= RECORDED DATA =
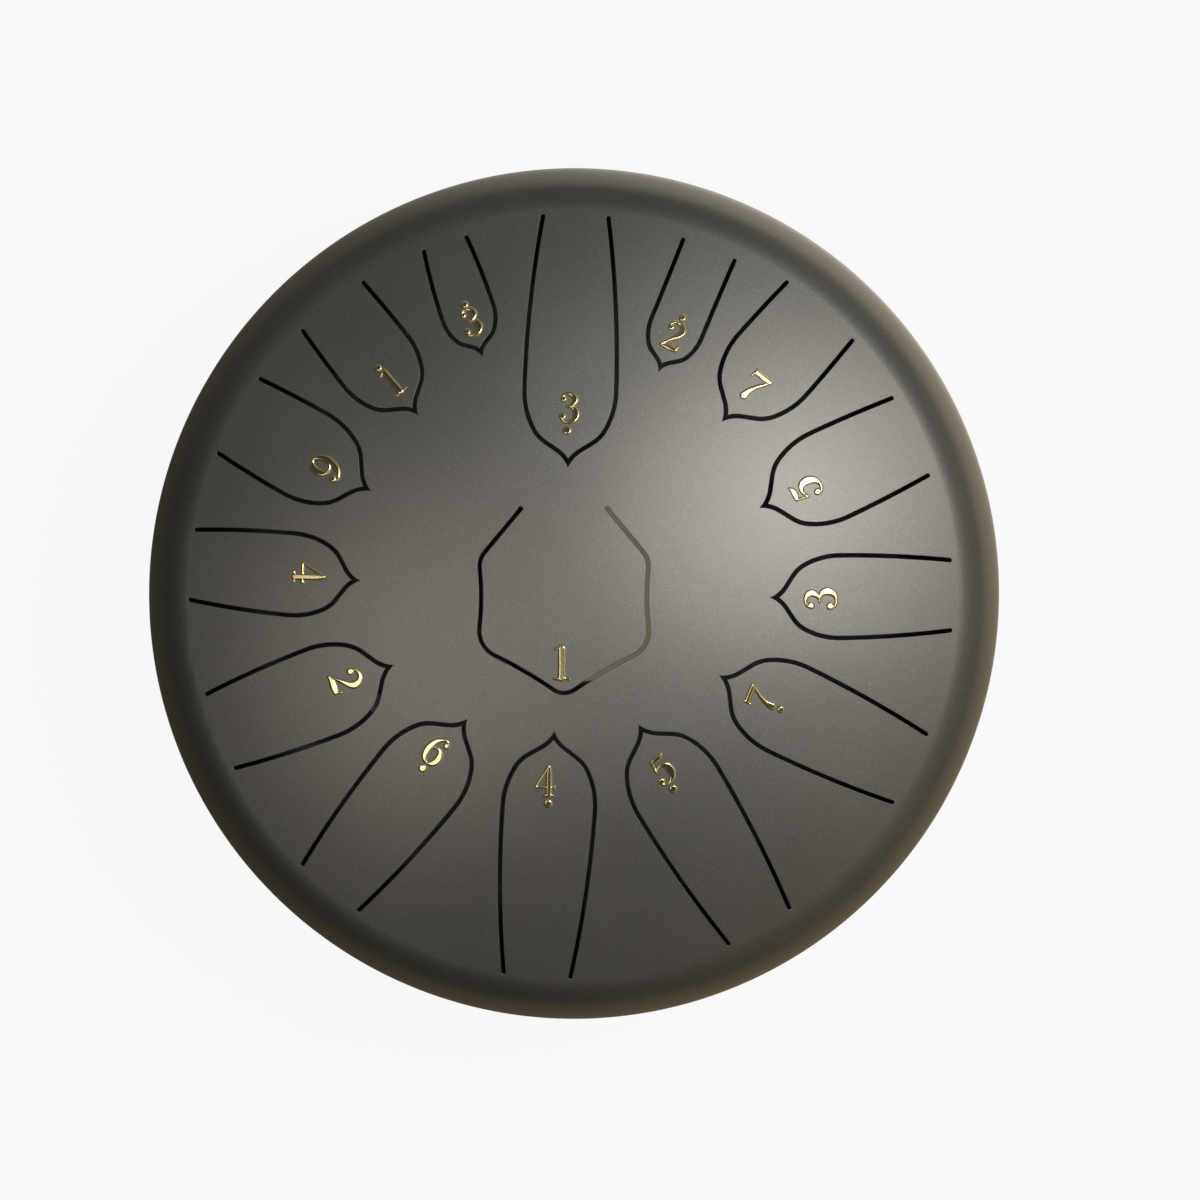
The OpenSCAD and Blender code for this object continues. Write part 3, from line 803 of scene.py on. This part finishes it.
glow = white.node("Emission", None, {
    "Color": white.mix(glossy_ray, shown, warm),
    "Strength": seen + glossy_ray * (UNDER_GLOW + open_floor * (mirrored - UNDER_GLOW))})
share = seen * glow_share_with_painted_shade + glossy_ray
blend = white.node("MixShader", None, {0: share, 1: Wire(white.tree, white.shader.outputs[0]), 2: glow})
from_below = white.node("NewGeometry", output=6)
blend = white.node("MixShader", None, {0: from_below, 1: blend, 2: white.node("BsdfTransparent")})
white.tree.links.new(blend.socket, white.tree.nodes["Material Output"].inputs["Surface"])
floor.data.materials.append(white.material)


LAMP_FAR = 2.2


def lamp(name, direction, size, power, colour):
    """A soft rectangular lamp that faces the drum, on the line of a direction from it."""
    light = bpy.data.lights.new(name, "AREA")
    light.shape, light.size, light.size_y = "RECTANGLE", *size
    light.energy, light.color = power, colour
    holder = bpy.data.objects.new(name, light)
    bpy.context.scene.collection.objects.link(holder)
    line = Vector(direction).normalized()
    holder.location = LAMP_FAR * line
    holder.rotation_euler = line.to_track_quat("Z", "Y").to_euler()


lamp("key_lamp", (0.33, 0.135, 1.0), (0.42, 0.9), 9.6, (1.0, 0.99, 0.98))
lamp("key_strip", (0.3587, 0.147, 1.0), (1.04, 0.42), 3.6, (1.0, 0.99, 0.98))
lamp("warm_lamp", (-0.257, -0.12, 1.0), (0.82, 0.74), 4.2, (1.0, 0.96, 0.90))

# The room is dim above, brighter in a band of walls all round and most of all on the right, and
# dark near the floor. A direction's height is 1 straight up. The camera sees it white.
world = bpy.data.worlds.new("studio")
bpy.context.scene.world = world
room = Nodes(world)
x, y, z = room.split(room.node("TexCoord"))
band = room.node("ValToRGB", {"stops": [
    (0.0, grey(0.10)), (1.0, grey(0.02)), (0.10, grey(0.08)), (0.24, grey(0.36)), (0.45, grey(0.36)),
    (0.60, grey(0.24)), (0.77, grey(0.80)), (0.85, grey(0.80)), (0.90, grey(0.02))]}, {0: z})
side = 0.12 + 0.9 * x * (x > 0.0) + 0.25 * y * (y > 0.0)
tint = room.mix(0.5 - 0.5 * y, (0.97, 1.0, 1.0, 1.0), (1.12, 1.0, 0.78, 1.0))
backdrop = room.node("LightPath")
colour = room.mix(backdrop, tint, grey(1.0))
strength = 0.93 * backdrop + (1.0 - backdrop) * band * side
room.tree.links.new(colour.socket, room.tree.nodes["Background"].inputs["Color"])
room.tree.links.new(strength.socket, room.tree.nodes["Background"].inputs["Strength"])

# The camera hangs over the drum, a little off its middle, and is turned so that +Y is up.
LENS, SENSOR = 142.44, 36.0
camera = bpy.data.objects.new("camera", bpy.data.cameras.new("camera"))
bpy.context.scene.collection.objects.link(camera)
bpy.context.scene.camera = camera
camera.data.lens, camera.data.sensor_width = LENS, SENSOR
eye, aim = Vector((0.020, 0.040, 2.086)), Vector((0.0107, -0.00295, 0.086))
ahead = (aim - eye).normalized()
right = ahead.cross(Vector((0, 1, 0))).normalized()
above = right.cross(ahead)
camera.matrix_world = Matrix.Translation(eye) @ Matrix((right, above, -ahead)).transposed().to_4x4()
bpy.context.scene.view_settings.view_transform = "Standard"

= WRITTEN REQUEST =
Print from the first line through the line that contains "(1.0, 0.96, 0.90))", please, including both, and leave out every line outside that stretch.

= SOLUTION FOR THIS TASK =
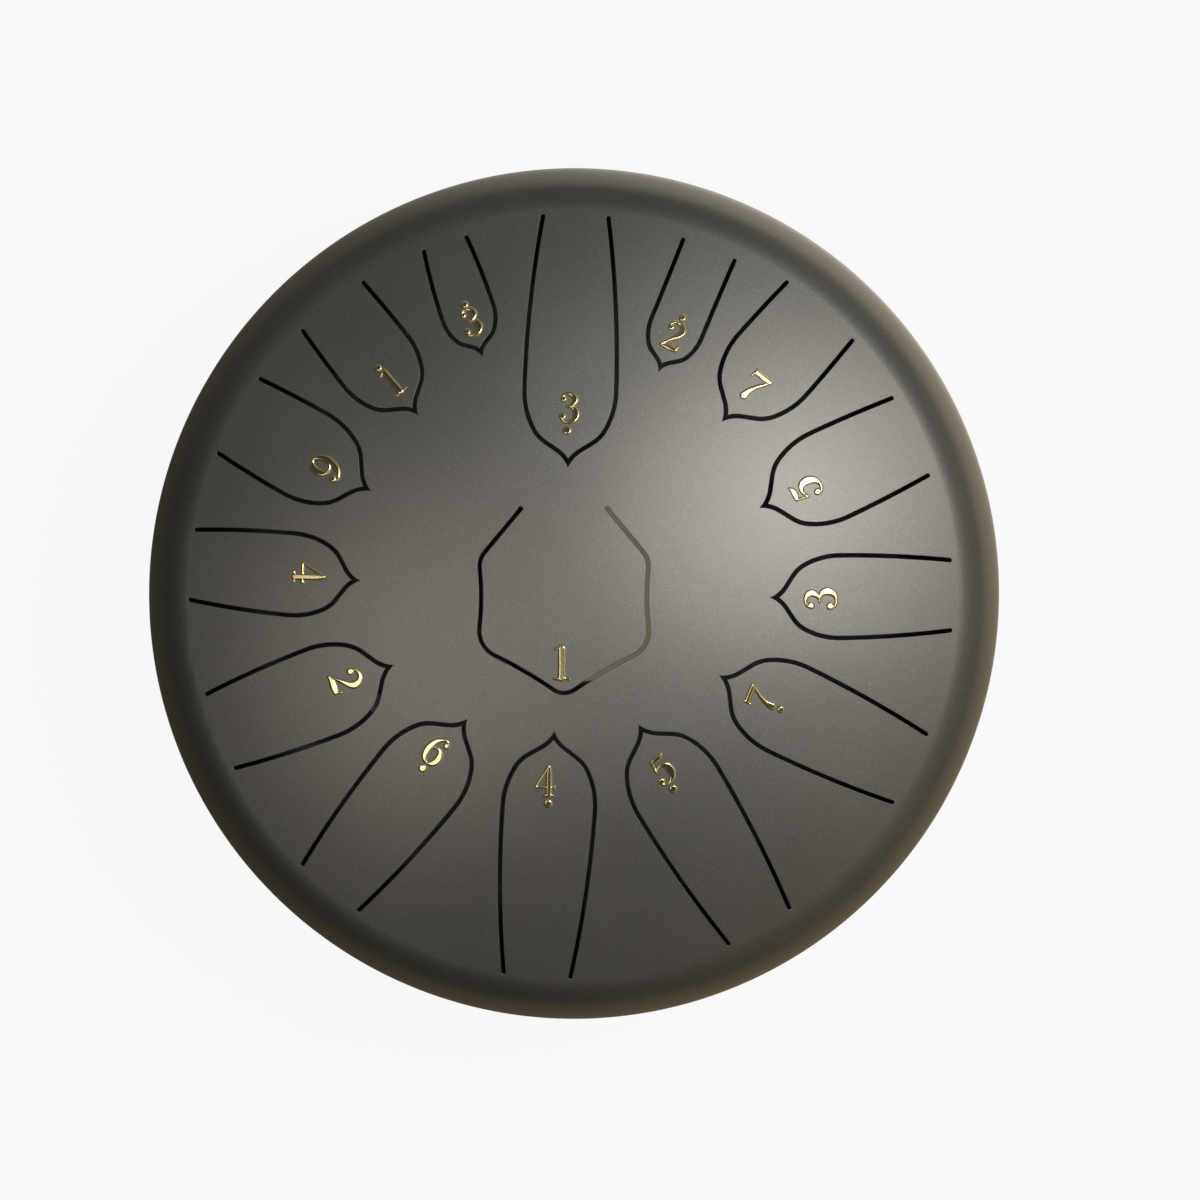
The OpenSCAD and Blender code for this object continues. Write part 3, from line 803 of scene.py on. This part finishes it.
glow = white.node("Emission", None, {
    "Color": white.mix(glossy_ray, shown, warm),
    "Strength": seen + glossy_ray * (UNDER_GLOW + open_floor * (mirrored - UNDER_GLOW))})
share = seen * glow_share_with_painted_shade + glossy_ray
blend = white.node("MixShader", None, {0: share, 1: Wire(white.tree, white.shader.outputs[0]), 2: glow})
from_below = white.node("NewGeometry", output=6)
blend = white.node("MixShader", None, {0: from_below, 1: blend, 2: white.node("BsdfTransparent")})
white.tree.links.new(blend.socket, white.tree.nodes["Material Output"].inputs["Surface"])
floor.data.materials.append(white.material)


LAMP_FAR = 2.2


def lamp(name, direction, size, power, colour):
    """A soft rectangular lamp that faces the drum, on the line of a direction from it."""
    light = bpy.data.lights.new(name, "AREA")
    light.shape, light.size, light.size_y = "RECTANGLE", *size
    light.energy, light.color = power, colour
    holder = bpy.data.objects.new(name, light)
    bpy.context.scene.collection.objects.link(holder)
    line = Vector(direction).normalized()
    holder.location = LAMP_FAR * line
    holder.rotation_euler = line.to_track_quat("Z", "Y").to_euler()


lamp("key_lamp", (0.33, 0.135, 1.0), (0.42, 0.9), 9.6, (1.0, 0.99, 0.98))
lamp("key_strip", (0.3587, 0.147, 1.0), (1.04, 0.42), 3.6, (1.0, 0.99, 0.98))
lamp("warm_lamp", (-0.257, -0.12, 1.0), (0.82, 0.74), 4.2, (1.0, 0.96, 0.90))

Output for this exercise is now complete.